To help ease the wait, Ike’s recently came out with an iPhone app that allows customers to order sandwiches in advance and then stop by the store to pick them up at an assigned time. It’s unclear if the iPhone app is actually an effective way to score an Ike’s sandwich in under 30 minutes, but it’s an innovative touch nonetheless.

The iPhone app also reflects Ike’s deep commitment to brand promotion. Ike Shahedeh may make widely acclaimed sandwiches, but the appeal of Ike’s Place runs beyond the culinary offerings themselves. Walking with Ike through San Francisco, I was surprised by the number of people who stopped and waved at him. The man himself has become a piece of San Francisco — and now, with the opening of the Stanford and Redwood Shores locations, Bay Area lore. When his beloved San Francisco Giants (whose players are the namesakes for many sandwiches on the menu) miraculously made it to the World Series this past year, Ike posted an appeal on his website asking for tickets to the games in exchange for a sandwich named after the donor; people clamored at the chance to become a small part of his sandwich mythology. Perhaps most excitingly, Ike just started shooting the pilot for a reality TV series based on his burgeoning sandwich empire. Although he has yet to obtain the rights to film at his Stanford location, the cameras will be following Ike and his team in the new San Francisco store as they come up with new sandwich ideas and struggle to keep pace with the hungry masses’ insatiable demand.

“It’s a polarizing business,” he explained, referencing the controversy over his sandwiches’ popularity that inevitably boils up in residential areas. “And there’s actually a lot of drama” in the kitchen. Still, he tries to keep a low-key perspective about the whole experience “I still don’t think I’m a celebrity. I make sandwiches,” he said emphatically. “I’m just a guy who started a business that people like.”

Ike has no formal culinary training– “just my tongue,” he said with a shrug. Ike started out informally, making sandwiches for himself out of leftovers and smothering them with what has since become his infamous “dirty sauce” (the ingredients remain top secret).
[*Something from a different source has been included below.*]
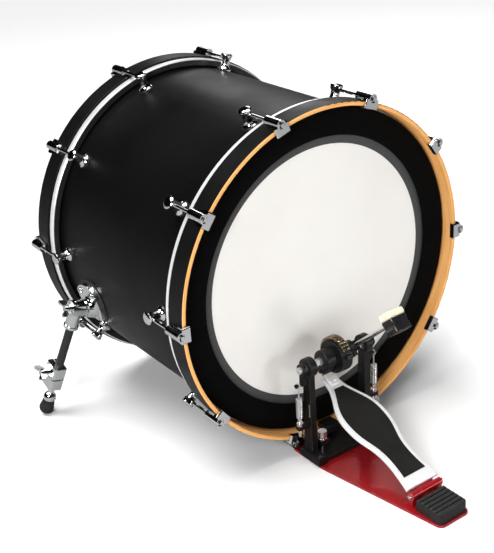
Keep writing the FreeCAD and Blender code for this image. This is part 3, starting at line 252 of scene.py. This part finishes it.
# satin black wrap: a soft sheen and faint unevenness
def makeBlackLacquer():
    look = {"color": (0.004, 0.004, 0.004), "roughness": (0.34, 0.46), "marks": 9.0, "specular": 0.10,
            "stretch": 60.0, "peel": 3.2, "bump": (0.05, 0.0005),
            "shades": ((0.0022, 0.0022, 0.0023), (0.0036, 0.0036, 0.0037))}
    material, tree, shader = newFinish("blackLacquer", look)
    place = placeGroup(tree, drumPlace)
    laid = put(tree, "CombineXYZ", {0: calc(tree, "MULTIPLY", place["Rim"], look["stretch"]),
                                    1: calc(tree, "MULTIPLY", place["Depth"], look["stretch"]), 2: 0.0})
    peel = put(tree, "TexNoise", {"Vector": laid.outputs[0], "Scale": look["peel"],
                                  "Detail": 3.0}).outputs["Fac"]
    addBump(tree, shader, peel, *look["bump"])
    paint(tree, shader, ramp(tree, peel, 0.35, 0.65), *look["shades"])
    return material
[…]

The first iteration of an Ike’s sandwich was the Teriyaki chicken wasabi mayonnaise sandwich, still a top-seller — he says it’s a sandwich he “wants to impress people with.”

Suggesting that a busy Stanford student set aside two hours in the pursuit of a food item their mom used to pack into a Power Rangers lunchbox every day before kindergarten isn’t exactly an intuitive move. But having been to Ike’s pretty regularly since its opening on campus, I find myself forced to repeat the party line: the wait really doesn’t matter, these sandwiches are just so good. And you never know — maybe Ike will give you a cameo on his new reality show.